Ich habe das Video der PK gesehen. Es ging da wohl eher um Besitzstandswahrung/Kommunikationsherrschaft, die diversen Sicherheitsbedenken wirkten doch arg konstruiert. Eine ähnliche Debatte hätte es in London allein schon deshalb nicht gegeben, weil sich hier niemand darum reißt, offizielle Bekanntmachungen als erster weiterzusenden.
Peter Horrocks der Chef vom BBC World Service hat gesagt, dass Journalisten, die sich nicht um Twitter und Facebook kümmern, ihren Job nicht anständig erledigen. Würdest du das auch so sehen? Also: Würdest du eine Prognose wagen, wie es mit Twitter und dem Journalismus weiter geht?

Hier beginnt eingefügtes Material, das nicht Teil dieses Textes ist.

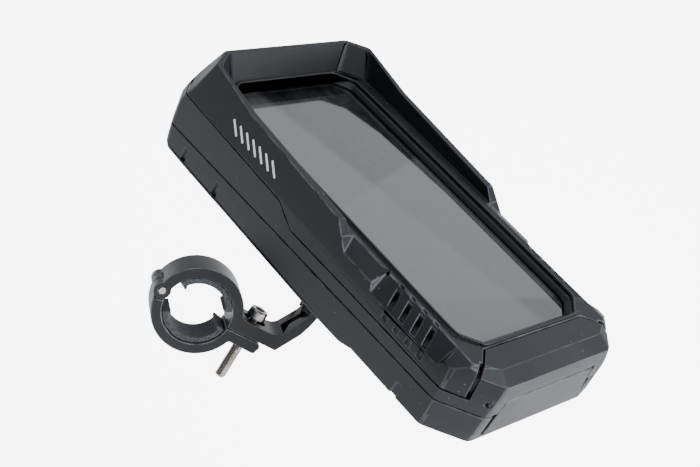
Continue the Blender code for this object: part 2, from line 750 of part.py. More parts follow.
# ---- clamp --------------------------------------------------------------------------------------------
def along_ear(s, h):
    """A point at s along the ears and h above the plane through the ring's centre."""
    point = EAR * s + EAR_UP * h
    return (point.x, point.y)


def ring_point(radius, height):
    return along_ear(sqrt(radius**2 - height**2), height)


def angle_of(point):
    return degrees(atan2(point[1], point[0]))


PIN_ANGLE = 143.0
SPLIT_UP, SPLIT_LOW = -0.85, -1.25


def clamp_arm():
    """The upper clamp half, its ear and the bent arm, in one casting."""
    stud = Vector((cos(radians(STUD_ANGLE)), sin(radians(STUD_ANGLE))))
    pad = Vector(BALL_AT[1:]) - stud * STUD_LENGTH
    end = pad - stud * 2.5
    across = Vector((stud.y, -stud.x))
    end_low, end_top = end + across * 2.7, end - across * 2.7
    inner_start = ring_point(BORE_R, SPLIT_UP)
    bottom = [along_ear(38.0, SPLIT_UP), along_ear(40.3, SPLIT_UP - 0.1), (45.5, -15.6), (49.4, -12.2),
              (52.5, -8.9), tuple(end_low)]
    top = [tuple(end_top), (49.9, -6.6), (46.4, -9.6), (37.6, -14.4), (36.2, -14.9), (34.2, -14.9),
           (32.6, -14.3), along_ear(23.0, 5.5)]
    outer = arc((0, 0), RING_R, -13.5, PIN_ANGLE, 40)
    inner = arc((0, 0), BORE_R, PIN_ANGLE, angle_of(inner_start), 36)
    arm = prism([inner_start] + bottom + top + outer + inner[:-1], -WIDTH / 2, WIDTH / 2)
    y, z = CLAMP_PIN
    cut(arm, cylinder((-2.95, y, z), (2.95, y, z), CLAMP_KNUCKLE_R + 0.4, 28))
    for low, high in ((2.95, 8.0), (-8.0, -2.95)):
        join(arm, cylinder((low, y, z), (high, y, z), CLAMP_KNUCKLE_R, 28))
    cut(arm, cylinder((-20, y, z), (20, y, z), CLAMP_PIN_R + GAP, 20))
    boss_low, boss_high = pad - stud * 7.5, pad
    join(arm, cylinder((0, *boss_low), (0, *boss_high), 6.6, 36))
    hole_low = pad - stud * 12.0
    cut(arm, cylinder((0, *hole_low), (0, *(pad + stud)), 2.5 + GAP, 20))
    for s in (-2.9, 2.9):
        start, finish = along_ear(SCREW_S + s, -8), along_ear(SCREW_S + s, 14)
        cut(arm, cylinder((0, *start), (0, *finish), 2.9, 24))
    slot = [along_ear(SCREW_S - 2.9, -8), along_ear(SCREW_S + 2.9, -8), along_ear(SCREW_S + 2.9, 14),
            along_ear(SCREW_S - 2.9, 14)]
    cut(arm, prism(slot, -2.9, 2.9))
    groove = [(38.45, -15.45), (45.95, -11.25), (50.55, -7.05), (46.0, -2.0), (40.0, -6.0), (36.0, -12.0)]
    return cut(arm, prism(groove, -1.7, 1.7))


def clamp_jaw():
    """The lower clamp half with its ear."""
    inner_start = ring_point(BORE_R, SPLIT_LOW)
    tip = [along_ear(31.6, SPLIT_LOW), along_ear(33.2, SPLIT_LOW - 0.9), along_ear(33.4, SPLIT_LOW - 2.4),
           along_ear(32.6, SPLIT_LOW - JAW_T + 0.6), along_ear(31.6, SPLIT_LOW - JAW_T), (13.6, -16.2)]
    outer = arc((0, 0), RING_R, -52.0, PIN_ANGLE - 360, 44)
    inner = arc((0, 0), BORE_R, PIN_ANGLE - 360, angle_of(inner_start), 40)
    jaw = prism([inner_start] + tip + outer + inner[:-1], -WIDTH / 2, WIDTH / 2)
    y, z = CLAMP_PIN
    for low, high in ((2.65, 9.0), (-9.0, -2.65)):
        cut(jaw, cylinder((low, y, z), (high, y, z), CLAMP_KNUCKLE_R + 0.4, 28))
    join(jaw, cylinder((-2.65, y, z), (2.65, y, z), CLAMP_KNUCKLE_R, 28))
    cut(jaw, cylinder((-20, y, z), (20, y, z), CLAMP_PIN_R + GAP, 20))
    start, finish = along_ear(SCREW_S, -20), along_ear(SCREW_S, 10)
    return cut(jaw, cylinder((0, *start), (0, *finish), SCREW_R + GAP, 24))


def shim(start, end):
    """A rubber strip inside one clamp half, thicker at its ends."""
    outside = BORE_R - GAP
    bump, length = 1.3, 9.0
    outer = arc((0, 0), outside, start, end, 28)
    inner = arc((0, 0), SHIM_R, end - length, start + length, 22)
    near_end = arc((0, 0), SHIM_R - bump, end, end - length * 0.6, 3)
    near_start = arc((0, 0), SHIM_R - bump, start + length * 0.6, start, 3)
    return prism(outer + near_end + inner + near_start, -WIDTH / 2 + 0.6, WIDTH / 2 - 0.6)


def clamp_screw():
    """A socket-head screw across the ears, with its hexagon socket."""
    head_low = 5.5 + HEAD_LIFT
    base, top = along_ear(SCREW_S, head_low), along_ear(SCREW_S, head_low + HEAD_H)
    shank_end = along_ear(SCREW_S, head_low - SCREW_L)
    screw = cylinder((0, *base), (0, *top), HEAD_R, 36)
    chamfer = along_ear(SCREW_S, head_low - SCREW_L + 0.8)
    overlap = along_ear(SCREW_S, head_low + 1.0)
    join(screw, cylinder((0, *chamfer), (0, *overlap), SCREW_R, 24))
    join(screw, cylinder((0, *shank_end), (0, *along_ear(SCREW_S, head_low - SCREW_L + 1.2)), 2.0, 24, 2.45))
    deep, out = along_ear(SCREW_S, head_low + HEAD_H - 2.4), along_ear(SCREW_S, head_low + HEAD_H + 3)
    return cut(screw, cylinder((0, *deep), (0, *out), 2.3, 6))


def clamp_pin():
    y, z = CLAMP_PIN
    return cylinder((-8.2, y, z), (8.2, y, z), CLAMP_PIN_R, 20)


# ---- assembly -------------------------------------------------------------------------------------------
def build_clamp():
    piece(clamp_arm(), "clamp_arm", BLACK_METAL, CLAMP, CLAMP_AXIS)
    piece(shim(-8.0, 116.0), "upper_shim", RUBBER, CLAMP, CLAMP_AXIS)
    piece(clamp_pin(), "clamp_pin", STEEL, CLAMP, CLAMP_AXIS)
    piece(ball_stud(), "ball_stud", STEEL, CLAMP, CLAMP_AXIS)
    piece(clamp_jaw(), "clamp_jaw", BLACK_METAL, CLAMP, JAW_AXIS)
    piece(shim(176.0, 318.0), "lower_shim", RUBBER, CLAMP, JAW_AXIS)
    piece(clamp_screw(), "clamp_screw", STEEL, CLAMP, SCREW_AXIS)


def build_ball_joint():
    piece(ball_liner(), "ball_liner", NYLON, CASE, PITCH_AXIS)
    piece(socket(), "ball_socket", NYLON, CASE, ROLL_AXIS)
    piece(swivel_retainer(), "swivel_retainer", STEEL, CASE, ROLL_AXIS)
    for number, (x, y) in enumerate(retainer_places(), 1):
        screw = pan_screw(x, y, BALL_IN_CASE[2] + 14.8, 5.3)
        piece(screw, f"retainer_screw_{number}", STEEL, CASE, ROLL_AXIS)
    piece(locking_ring(), "locking_ring", NYLON, CASE, LOCK_AXIS)


def build_rear():
    z = part_z(HINGE_Y)
    piece(rear_shell(), "rear_shell", SHELL, CASE, SWIVEL_AXIS)
    piece(lid_gasket(), "lid_gasket", RUBBER, CASE, SWIVEL_AXIS)
    piece(phone_tray(), "phone_tray", NYLON, CASE, SWIVEL_AXIS)
    low, high = TRAY_Z + GAP, TRAY_Z + GAP + PAD_T
    piece(box((-36, -84, low), (36, 84, high)), "back_pad", FOAM, CASE, SWIVEL_AXIS)
    for name, side in (("right", 1), ("left", -1)):
        xs = sorted((40.6 * side, 43.8 * side))
        strip = box((xs[0], -55, low), (xs[1], 55, low + 9))
        piece(strip, f"side_pad_{name}", FOAM, CASE, SWIVEL_AXIS)
    piece(box((-30, 88.2, low), (30, 94.5, low + 9)), "end_pad_top", FOAM, CASE, SWIVEL_AXIS)
    piece(box((-30, -95.6, low), (30, -88.2, low + 9)), "end_pad_bottom", FOAM, CASE, SWIVEL_AXIS)
    places = [(x, y) for x in (POST_X, -POST_X) for y in (POST_Y, -POST_Y)]
    for number, (x, y) in enumerate(places, 1):
        screw = pan_screw(x, y, TRAY_Z + GAP, TRAY_T + 4.5)
        piece(screw, f"tray_screw_{number}", STEEL, CASE, SWIVEL_AXIS)
    pin = cylinder((-28.0, HINGE_Y, z), (28.0, HINGE_Y, z), PIN_R, 16)
    piece(pin, "lid_hinge_pin", STEEL, CASE, SWIVEL_AXIS)


def build_lid():
    piece(lid_frame(), "lid_frame", SHELL, CASE, LID_AXIS)
    piece(hood_bezel(), "hood_bezel", HOOD, CASE, LID_AXIS)
    piece(film_space(-0.1, -0.9, -0.3), "window_film", FILM, CASE, LID_AXIS)
    piece(film_seal(), "film_seal", RUBBER, CASE, LID_AXIS)
    for number, (x, y) in enumerate(COVER_SCREWS, 1):
        piece(cover_screw(x, y), f"cover_screw_{number}", STEEL, CASE, LID_AXIS)
    pin = cylinder((-37, LATCH_Y, LATCH_Z), (37, LATCH_Y, LATCH_Z), PIN_R, 12)
    piece(pin, "latch_pin", STEEL, CASE, LID_AXIS)
    piece(latch_flap(), "latch_flap", SHELL, CASE, LATCH_AXIS)


build_clamp()
build_ball_joint()
build_rear()
build_lid()
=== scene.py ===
"""Looks for the handlebar phone mount: softened mouldings, a threaded screw, foam, marks and finishes.

Every piece is made at the world's origin, in metres, in the row's own frame. CAD solids are read from the
frame and never changed: each visible one is replaced by a softened copy of its own mesh, or by a surface
worked out from a formula. Lengths named with MM are in millimetres.
"""

import json
import logging
from dataclasses import dataclass, field
from enum import Enum
from math import pi, radians

import bmesh
import bpy
import numpy as np
from mathutils import Matrix, Vector

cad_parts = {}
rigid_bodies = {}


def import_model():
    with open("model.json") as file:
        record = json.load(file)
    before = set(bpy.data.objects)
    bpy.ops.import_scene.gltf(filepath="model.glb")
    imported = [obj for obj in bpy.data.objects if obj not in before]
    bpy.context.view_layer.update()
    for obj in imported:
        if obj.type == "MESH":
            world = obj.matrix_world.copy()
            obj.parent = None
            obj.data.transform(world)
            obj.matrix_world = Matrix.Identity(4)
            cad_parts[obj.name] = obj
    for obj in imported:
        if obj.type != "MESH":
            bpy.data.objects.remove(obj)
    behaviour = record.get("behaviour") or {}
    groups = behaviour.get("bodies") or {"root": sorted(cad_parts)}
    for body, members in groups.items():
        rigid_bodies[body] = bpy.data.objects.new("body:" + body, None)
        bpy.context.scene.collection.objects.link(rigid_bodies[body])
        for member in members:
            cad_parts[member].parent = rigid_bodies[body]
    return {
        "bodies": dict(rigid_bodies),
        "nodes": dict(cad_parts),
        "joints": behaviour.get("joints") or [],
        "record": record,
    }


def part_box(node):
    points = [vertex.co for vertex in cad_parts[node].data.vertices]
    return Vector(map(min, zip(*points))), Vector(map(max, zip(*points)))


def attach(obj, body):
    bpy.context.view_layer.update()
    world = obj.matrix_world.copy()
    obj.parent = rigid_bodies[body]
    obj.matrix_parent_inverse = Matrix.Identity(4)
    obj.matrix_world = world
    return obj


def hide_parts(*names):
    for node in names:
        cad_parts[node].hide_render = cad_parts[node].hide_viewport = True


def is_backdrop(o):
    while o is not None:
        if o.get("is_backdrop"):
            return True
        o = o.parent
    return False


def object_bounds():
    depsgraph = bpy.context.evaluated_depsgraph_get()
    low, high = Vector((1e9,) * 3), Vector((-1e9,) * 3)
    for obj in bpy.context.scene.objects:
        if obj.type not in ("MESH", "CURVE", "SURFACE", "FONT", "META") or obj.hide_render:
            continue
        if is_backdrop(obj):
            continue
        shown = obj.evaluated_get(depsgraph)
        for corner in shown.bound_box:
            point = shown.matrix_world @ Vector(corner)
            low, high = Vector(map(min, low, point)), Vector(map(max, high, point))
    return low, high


logging.basicConfig(level=logging.INFO, format="%(name)s: %(message)s")
log = logging.getLogger("phone_mount")

MM = 0.001


class Slot(Enum):
    """The record's material slots."""

    CASE = "case_shell"
    HOOD = "hood_shell"
    FILM = "window_film"
    RUBBER = "rubber"
    FOAM = "foam"
    BLACK_METAL = "black_metal"
    STEEL = "steel"
    NYLON = "nylon"


class Mask(Enum):
    """Face attributes that the finishes read."""

    EDGE = "edge_mask"
    INSIDE = "inside_mask"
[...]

Für Freelancer und Journalisten im öffentlichen Dienst, sprich: bei der BBC gilt das sicher. Die fest angestellten Kollegen sollten sich grundsätzlich natürlich auch um den Text-Vertrieb, Kundenservice etc kümmern, müssen dabei aber immer bedenken, dass sie nicht zuviel umsonst verzwitschern. Facebook sehe ich persönlich als weniger geeignetes Medium an, weil sich da Privates (Freunde) mit Geschäftlichem („Freunde“) vermischt. Ich poste zwar dort auch Links, weiß aber, dass die Streubreite unheimlich groß ist
Letzte Frage: Welche Twitter-Nutzer würdest du Einsteigern als Follow-Empfehlung ans Herz legen?
@lucymanning für Politik, @henrywinter für Fußball, @twilo73 für Real-Madrid-Insider-Tweets.